** begin **

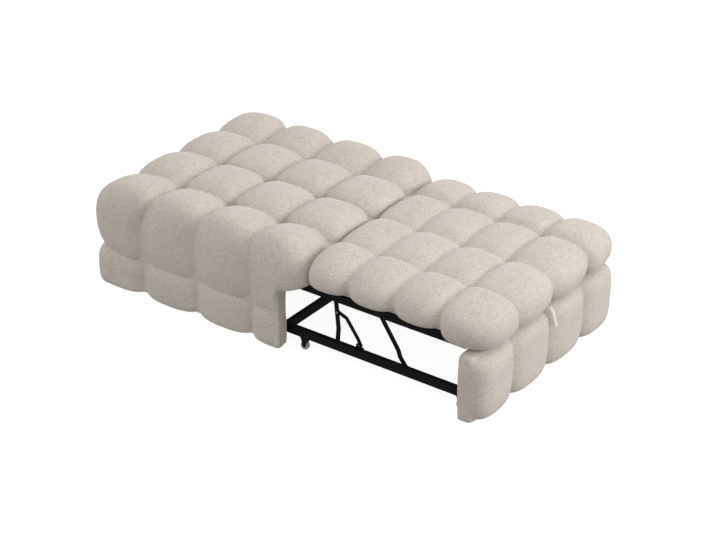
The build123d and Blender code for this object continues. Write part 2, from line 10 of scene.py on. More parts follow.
import bmesh
import bpy
import numpy as np
from bpy.props import FloatProperty, FloatVectorProperty, PointerProperty
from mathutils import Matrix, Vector


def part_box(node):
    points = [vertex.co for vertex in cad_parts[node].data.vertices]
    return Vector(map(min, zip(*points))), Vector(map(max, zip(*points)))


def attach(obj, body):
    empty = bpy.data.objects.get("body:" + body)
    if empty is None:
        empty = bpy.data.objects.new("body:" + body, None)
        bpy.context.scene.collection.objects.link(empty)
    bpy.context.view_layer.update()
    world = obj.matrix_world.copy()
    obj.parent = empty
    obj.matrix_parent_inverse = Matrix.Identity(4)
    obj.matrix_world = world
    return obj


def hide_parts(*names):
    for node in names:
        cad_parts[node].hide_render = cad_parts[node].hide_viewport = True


bl_info = {
    "name": "Fold out ottoman guest bed",
    "version": (1, 0, 0),
    "blender": (4, 5, 0),
    "location": "3D View > Sidebar > Guest Bed",
    "description": "Builds the quilted covers, finishes and studio of a fold out ottoman bed",
    "category": "Object",
}

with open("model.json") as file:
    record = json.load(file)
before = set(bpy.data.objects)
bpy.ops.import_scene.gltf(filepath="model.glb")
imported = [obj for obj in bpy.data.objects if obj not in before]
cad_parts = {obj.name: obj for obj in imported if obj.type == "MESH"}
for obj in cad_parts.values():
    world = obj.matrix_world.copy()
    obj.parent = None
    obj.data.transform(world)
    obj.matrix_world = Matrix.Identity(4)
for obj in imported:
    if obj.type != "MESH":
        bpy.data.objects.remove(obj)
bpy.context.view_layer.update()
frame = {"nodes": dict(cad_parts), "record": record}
NODES = frame["nodes"]
SEAT_LOW, SEAT_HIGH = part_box("large_cushion")
LEAF_LOW, LEAF_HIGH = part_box("small_cushion")
DECK_LOW, DECK_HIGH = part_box("deck")
PANEL_LOW, PANEL_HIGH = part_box("side_panel_near")
HEAD_LOW, HEAD_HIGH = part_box("head_panel")
TIER_LOW, TIER_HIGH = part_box("lower_tier_near")
WRAP_LOW, WRAP_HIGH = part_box("side_wrap_near")
COVER_LOW, COVER_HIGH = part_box("front_cover")
BOARD_LOW, BOARD_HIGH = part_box("front_board")
STRAP_LOW, STRAP_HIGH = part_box("pull_strap")
JOINT_X = SEAT_HIGH.x
FRONT_X = PANEL_HIGH.x
PANEL_OUTER_Y = -PANEL_LOW.y
PANEL_INNER_Y = -PANEL_HIGH.y

SKIN_GAP = 0.0004
FRONT_WRAP = 0.0035
BACKING_HALF = 0.012
EDGE_INSET = 0.004
WALL_INSET = 0.014
BAND_INSET = 0.012
BAND_GRID = 0.006
VALLEY_LEANS = (0.052, 0.026, 0.0)
CREASE_ANGLE = 60.0
BELOW = -0.2


class CoverSizes(bpy.types.PropertyGroup):
    """Sizes of the quilted covers."""

    row_pitch: FloatProperty(
        name="Row pitch", description="Width of one bubble across the bed", default=0.25, unit="LENGTH"
    )
    seat_pitch: FloatProperty(
        name="Seat pitch", description="Length of one bubble of the seat", default=0.2515, unit="LENGTH"
    )
    leaf_pitch: FloatProperty(
        name="Leaf pitch", description="Length of one bubble of the leaf", default=0.2028, unit="LENGTH"
    )
    seat_seam: FloatProperty(
        name="Seat seam height", description="Height of the seat's sewn channels", default=0.4398, unit="LENGTH"
    )
    leaf_seam: FloatProperty(
        name="Leaf seam height", description="Height of the leaf's sewn channels", default=0.4309, unit="LENGTH"
    )
    skin_grid: FloatProperty(
        name="Skin grid", description="Edge length of the fused skin's faces", default=0.0065, unit="LENGTH"
    )


class FabricLook(bpy.types.PropertyGroup):
    """Colours and weave of the cover fabric."""

    light: FloatVectorProperty(
        name="Light yarn",
        description="Colour of the raised yarns",
        subtype="COLOR",
        default=(0.68, 0.62, 0.555),
    )
    shade: FloatVectorProperty(
        name="Shaded yarn", description="Colour between the yarns", subtype="COLOR", default=(0.43, 0.375, 0.32)
    )
    yarn_pitch: FloatProperty(
        name="Yarn pitch", description="Distance between neighbouring yarns", default=0.0032, unit="LENGTH"
    )


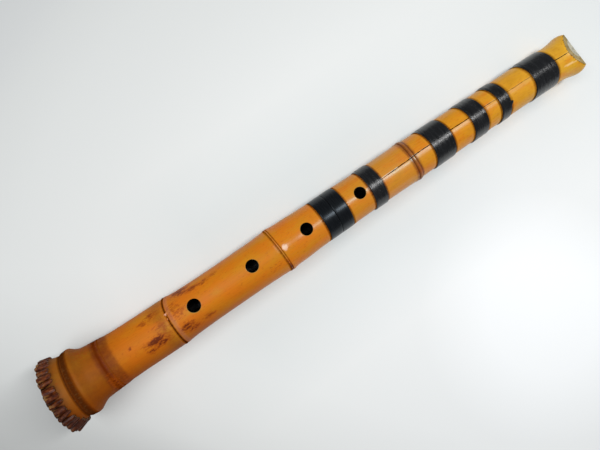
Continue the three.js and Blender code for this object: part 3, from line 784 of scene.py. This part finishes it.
# --- Upper joint band -----------------------------------------------------------------------------
# The second ring of black horn, turned like the first and let into the end of the mouth half. The two
# meet in a fine seam.
joint_ring("mouth_half_joint_ring", 257.17, "upper_half", "upper_joint_band")

# --- Tape bands -----------------------------------------------------------------------------------
# Five bands of black vinyl tape wound round the upper half, where the bamboo has cracked. Each is a
# few turns, not quite one over the other, and ends in a step as high as the tape is thick.
vinyl, tree, shader = new_material("black_vinyl_tape", IOR=1.53, Specular_IOR_Level=0.36)
stem = add(tree, "Attribute", attribute_name="stem", out="Vector")
grain = add(tree, "TexNoise", {0: stem, "Scale": 1.6, "Detail": 4})
round_place = add(tree, "Mapping", {0: stem, 3: (0.5, 0.1, 0.1)})
drawn = add(tree, "TexNoise", {0: round_place, "Scale": 0.9, "Detail": 6, "Roughness": 0.6})
tone = add(tree, "ValToRGB", {0: drawn}, [(0.3, "#0a0b0c"), (0.75, "#191a1c")])
# pale bluish-grey specks scattered over the tape
speck_level = add(tree, "TexNoise", {0: stem, "Scale": 1.1, "Detail": 2})
speck_share = add(tree, "MapRange", {0: speck_level, 1: 0.72, 2: 0.76, 3: 0, 4: 0.5})
specked = add(tree, "Mix", {0: speck_share, 6: tone, 7: colour("#8c8c90")}, data_type="RGBA", out=2)
tree.links.new(specked, shader.inputs["Base Color"])
sheen = add(tree, "MapRange", {0: drawn, 1: 0.3, 2: 0.7, 3: 0.14, 4: 0.32})
tree.links.new(sheen, shader.inputs["Roughness"])
height = add(tree, "Math", {0: grain, 1: 0.3, 2: drawn}, operation="MULTIPLY_ADD")
relief = add(tree, "Bump", {"Strength": 0.5, "Distance": 0.5 * MM, "Height": height})
tree.links.new(relief, shader.inputs["Normal"])

TAPE_BANDS = [
    # middle, width, where the tape ends in degrees from the top towards -Y, how far its turns stray, how
    # far the turns below show beyond the root-side edge on the +Y side, how far a corner hangs over
    (299.8, 12.9, 200, 0.25, 2.6, 0), (372.9, 22.0, 155, 0.35, 4, 0), (415.2, 16.8, 250, 0.3, 3, 0),
    (445.8, 11.6, 25, 0.25, 2.6, 2.9), (497.3, 29.3, 22, 0.4, 6.5, 0),
]
TAPE_STEP = 0.22  # how high the tape's end stands on the turn below
OUTER_TURN = 0.365  # how far above the bamboo the outermost turn begins
TAPE_SIDES = 120
last_side = TAPE_SIDES - 1
for number, (middle, width, end_turn, stray, below, corner) in enumerate(TAPE_BANDS, 1):
    left, right = -width / 2, width / 2
    seat = np.interp(middle, line_x, line_radius) + 0.05
    lower = [(left, 0), (left, 0.22), (left + 0.06, 0.32), (left + 0.25, 0.36)]
    upper = [(left + 0.3, 0.37), (left + 0.34, 0.55), (left + 0.45, 0.63)]
    top = [(x, 0.66 + 0.03 * math.sin(x)) for x in np.linspace(left + 1, right - 1, 11)]
    profile = lower + upper + top + [(-x, height) for x, height in (lower + upper)[::-1]]
    outline = [(middle + x, seat + height) for x, height in profile]
    band = turn(f"vinyl_tape_band_{number}", outline, TAPE_SIDES)
    band.data.materials.append(vinyl)
    places = places_of(band)
    x, y, z = places.T
    turned_by = np.degrees(np.arctan2(-y, z)) - end_turn
    side = np.round(turned_by / (360 / TAPE_SIDES)) % TAPE_SIDES
    # the last side falls steeply back to where the tape began
    angle = np.radians(end_turn + np.where(side == last_side, 359.6, side * 360 / last_side))
    radius = np.hypot(y, z)
    outer = radius > seat + OUTER_TURN
    radius = radius + np.where(outer, TAPE_STEP * side / last_side, 0)
    radius = radius + np.interp(x, line_x, line_radius) - np.interp(middle, line_x, line_radius)
    edge = np.clip((np.abs(x - middle) - width / 2 + 1.2) / 1.2, 0, 1) * np.sign(x - middle)
    share = np.clip((middle - x) / (width / 2 - 0.3), 0, 1)
    hang = np.clip(1 - np.abs(np.degrees(angle) - 29.5) / 9, 0, 1) * np.clip(edge, 0, 1)
    wander = np.sin(angle + number) * 0.5 + 0.3 * np.sin(3 * angle + 2 * number) - 0.5
    x = x + stray * edge * wander * np.where(outer, 1, 0.4)
    x = x + np.where(outer, below * share * np.clip(-np.sin(angle), 0, 1) ** 3, 0) + corner * hang
    move_to(band, np.column_stack([x, -radius * np.sin(angle), radius * np.cos(angle)]))
    lay_on_stem(band)
    note_stem(band)
    settle(band, "upper_half", "tape_black", f"tape_band_{number}")

# --- Horn inlay -----------------------------------------------------------------------------------
# Half disc of pale water-buffalo horn let into the bevel. It forms the hard blowing edge, and is filed
# flush with the bevel, the bore and the end.
horn, tree, shader = new_material("pale_buffalo_horn", IOR=1.55, Coat_Weight=0.4, Coat_Roughness=0.1)
stem = add(tree, "Attribute", attribute_name="stem", out="Vector")
band_place = add(tree, "Mapping", {0: stem, 3: (0.25, 0.5, 1.2)})
band_level = add(tree, "TexNoise", {0: band_place, "Scale": 0.5, "Detail": 4, "Distortion": 0.6})
tone = add(tree, "ValToRGB", {0: band_level}, [(0.3, "#77704c"), (0.72, "#c9c0a2"), (0.5, "#aca282")])
tree.links.new(tone, shader.inputs["Base Color"])
gloss = add(tree, "MapRange", {0: band_level, 3: 0.24, 4: 0.36})
tree.links.new(gloss, shader.inputs["Roughness"])

inlay = inlay_blank(9.6, 3, 0)
inlay.name = inlay.data.name = "horn_blowing_edge"
inlay.data.materials.append(horn)
slice_off(inlay, MOUTH, np.array([1, 0, 0]))
bore_air = turn("bore_air", [(500, 0), (500, 10.16), (560, 10.35), (560, 0)], sides=96)
lay_on_stem(bore_air)
carve(inlay, bore_air)
note_stem(inlay)
settle(inlay, "upper_half", "horn", "horn_inlay")

# --- Table, light and camera ----------------------------------------------------------------------
# A pale matt table top in a bright room. One long soft lamp hangs overhead on the mouth side and gives
# the streak along the upper half, and one large soft lamp stands high on the root side. The camera
# stands above the root half with a wide lens.

# Matt laminate, near white under the lamps. Its colour holds painted light and shade: a painted pool of light
# that falls off towards the root end's corner and the edges, painted shade towards that corner and edge, and
# a painted shadow beside the flute.
table, tree, shader = new_material("pale_table_painted_light", Roughness=0.9)
place = add(tree, "TexCoord", out="Object")
speck = add(tree, "TexNoise", {0: place, "Scale": 400, "Detail": 3})
centred = add(tree, "Mapping", {0: place, 1: (-0.105, 0.19, 0)})
spread = add(tree, "VectorMath", {0: centred}, operation="LENGTH", out="Value")
# painted light: a pool of light round a point beside the flute's middle, falling off outwards
light_pool = add(tree, "ValToRGB", {0: spread}, [
    (0, "#fcfefe"), (0.7, "#bcbfbe"), (0.055, "#fafcfc"), (0.12, "#eff1f0"), (0.27, "#eceeec"),
    (0.33, "#e9ebe9"), (0.36, "#e6e8e6"), (0.42, "#e1e3e1"), (0.48, "#dddfdd"), (0.52, "#d8dad8"),
    (0.55, "#d2d4d3"),
])
# painted shade towards the root end's corner
toward_corner = add(
    tree, "VectorMath", {0: place, 1: (-0.8, -0.6, 0)}, operation="DOT_PRODUCT", out="Value")
corner_shade = add(tree, "ValToRGB", {0: toward_corner}, [
    (0.16, "#ffffff"), (0.33, "#c8c8c8"), (0.2, "#fafafa"), (0.2255, "#f4f4f4"), (0.2485, "#e2e2e2"),
    (0.27, "#d8d8d8"),
])
# painted shade towards the table's edge on the -X, -Y side
toward_edge = add(
    tree, "VectorMath", {0: place, 1: (-0.57, -0.822, 0)}, operation="DOT_PRODUCT", out="Value")
fading = add(tree, "MapRange", {0: toward_edge, 1: 0.058, 2: 0.209, 3: 1, 4: 0.89})
edge_shaded = add(tree, "Mix", {0: 1, 6: light_pool, 7: fading}, data_type="RGBA", blend_type="MULTIPLY", out=2)
lit_table = add(tree, "Mix", {0: 1, 6: edge_shaded, 7: corner_shade}, data_type="RGBA", blend_type="MULTIPLY", out=2)
# painted shadow along both sides of the flute's middle part
along, aside, _ = add(tree, "SeparateXYZ", {0: place}, out=slice(3))
off_line = add(tree, "Math", {0: aside}, operation="ABSOLUTE")
flute_shadow = add(tree, "MapRange", {0: off_line, 1: 0.05, 2: 0.12, 3: 1, 4: 0})
run = add(tree, "MapRange", {0: along, 1: -0.27, 2: 0.27})
middle_part = add(tree, "ValToRGB", {0: run}, [
    (0.13, "#000000"), (0.8, "#b0b0b0"), (0.28, "#ffffff"), (0.6, "#ffffff"),
])
flute_shadow_share = add(tree, "Math", {0: flute_shadow, 1: middle_part}, operation="MULTIPLY")
shaded = add(
    tree, "Mix", {0: flute_shadow_share, 6: lit_table, 7: colour("#f1f4f5")}, data_type="RGBA",
    blend_type="MULTIPLY", out=2)
tree.links.new(shaded, shader.inputs["Base Color"])
faint = add(tree, "Bump", {"Strength": 0.05, "Distance": 0.05 * MM, "Height": speck})
tree.links.new(faint, shader.inputs["Normal"])
bpy.ops.object.select_all(action="DESELECT")
bpy.ops.mesh.primitive_plane_add(size=6)
floor = bpy.context.object
floor.name = floor.data.name = "table_top"
floor.data.materials.append(table)

world = bpy.data.worlds.new("bright_room")
bpy.context.scene.world = world
world.use_nodes = True
world.node_tree.nodes["Background"].inputs["Color"].default_value = colour("#f2f7ff")
world.node_tree.nodes["Background"].inputs["Strength"].default_value = 0.23


def soft_lamp(name, place, target, length, width, power):
    """A rectangular lamp that faces a point, with its long side in line with the flute."""
    lamp = bpy.data.objects.new(name, bpy.data.lights.new(name, "AREA"))
    bpy.context.scene.collection.objects.link(lamp)
    lamp.data.shape, lamp.data.size, lamp.data.size_y = "RECTANGLE", length, width
    lamp.data.energy = power
    back = (Vector(place) - Vector(target)).normalized()
    side = back.cross((1, 0, 0)).normalized()
    lamp.matrix_world = Matrix((side.cross(back), side, back)).transposed().to_4x4()
    lamp.location = place


soft_lamp("ceiling_lamp", place=(0.72, -0.16, 1.5), target=(0.05, 0, 0), length=0.95, width=0.26, power=15)
soft_lamp("window", place=(-0.9, 0.16, 1.6), target=(0, 0, 0), length=1, width=1.2, power=16)

camera = bpy.data.objects.new("camera", bpy.data.cameras.new("camera"))
bpy.context.scene.collection.objects.link(camera)
bpy.context.scene.camera = camera
camera.data.lens, camera.data.sensor_width = 27, 36
camera.location = (-0.1047, -0.01937, 0.4043)
camera.rotation_euler = [math.radians(a) for a in (8.4146648, -5.6732024, -34.7515981)]
bpy.context.scene.view_settings.view_transform = "Standard"
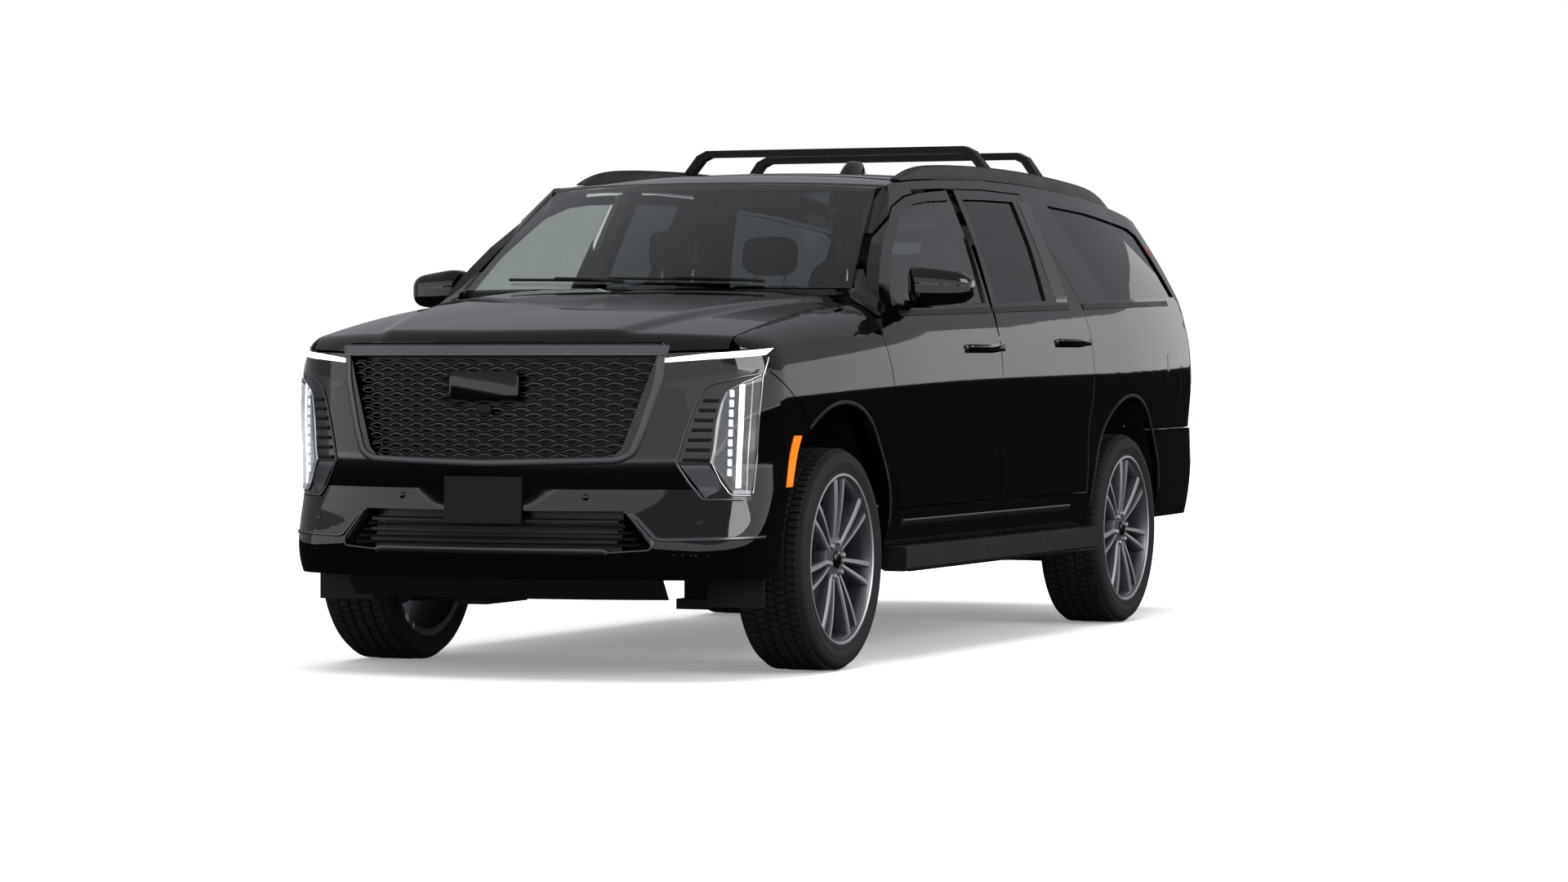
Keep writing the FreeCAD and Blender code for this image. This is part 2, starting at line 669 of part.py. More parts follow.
def windshield():
    """Curved pane between the pillars, the cowl and the roof."""
    shares = [i / 6 for i in range(7)]
    sides = [-1 + i / 6 for i in range(13)]
    outer = [[glass_point(side, share) for side in sides] for share in shares]
    inward = Vector(0, 0.53, -0.85) * Size.glass_wall
    inner = [[point + inward for point in row] for row in outer]
    return thick([outer], [inner])


def cowl():
    """Panel under the base of the windshield, from the hood to the firewall."""
    half = 832
    firewall_y = FRONT_AXLE_Y + 566
    front = [(x, COWL_Y + 6 + 0.000388 * x ** 2) for x in range(-half, half + 1, 70)]
    panel = prism(front + [(half, firewall_y), (-half, firewall_y)], "z", Size.cowl_height - 27,
                  Size.cowl_height - 15)
    lip = front + [(x, y + 16) for x, y in front[::-1]]
    return panel.fuse(prism(lip, "z", Size.cowl_height - 27, Size.cowl_height - 5))


def hood_front(x):
    """Foremost edge of the hood in plan."""
    return front_y(x, Size.nose_height) + 12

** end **

* [DIRECTIONS]: Only the lines from the first line of the material above through the line that contains "cad_parts[node].hide_render = cad_parts[node].hide_viewport" should be quoted, each one exactly.

* [THE COMPLETED TASK]:
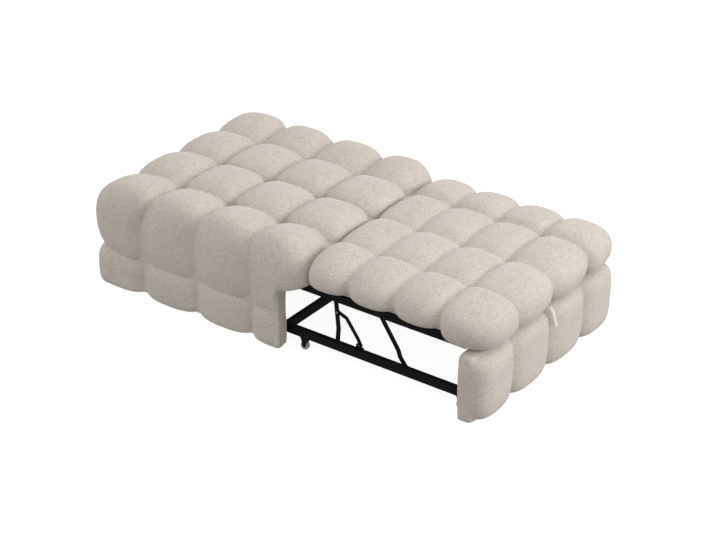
The build123d and Blender code for this object continues. Write part 2, from line 10 of scene.py on. More parts follow.
import bmesh
import bpy
import numpy as np
from bpy.props import FloatProperty, FloatVectorProperty, PointerProperty
from mathutils import Matrix, Vector


def part_box(node):
    points = [vertex.co for vertex in cad_parts[node].data.vertices]
    return Vector(map(min, zip(*points))), Vector(map(max, zip(*points)))


def attach(obj, body):
    empty = bpy.data.objects.get("body:" + body)
    if empty is None:
        empty = bpy.data.objects.new("body:" + body, None)
        bpy.context.scene.collection.objects.link(empty)
    bpy.context.view_layer.update()
    world = obj.matrix_world.copy()
    obj.parent = empty
    obj.matrix_parent_inverse = Matrix.Identity(4)
    obj.matrix_world = world
    return obj


def hide_parts(*names):
    for node in names:
        cad_parts[node].hide_render = cad_parts[node].hide_viewport = True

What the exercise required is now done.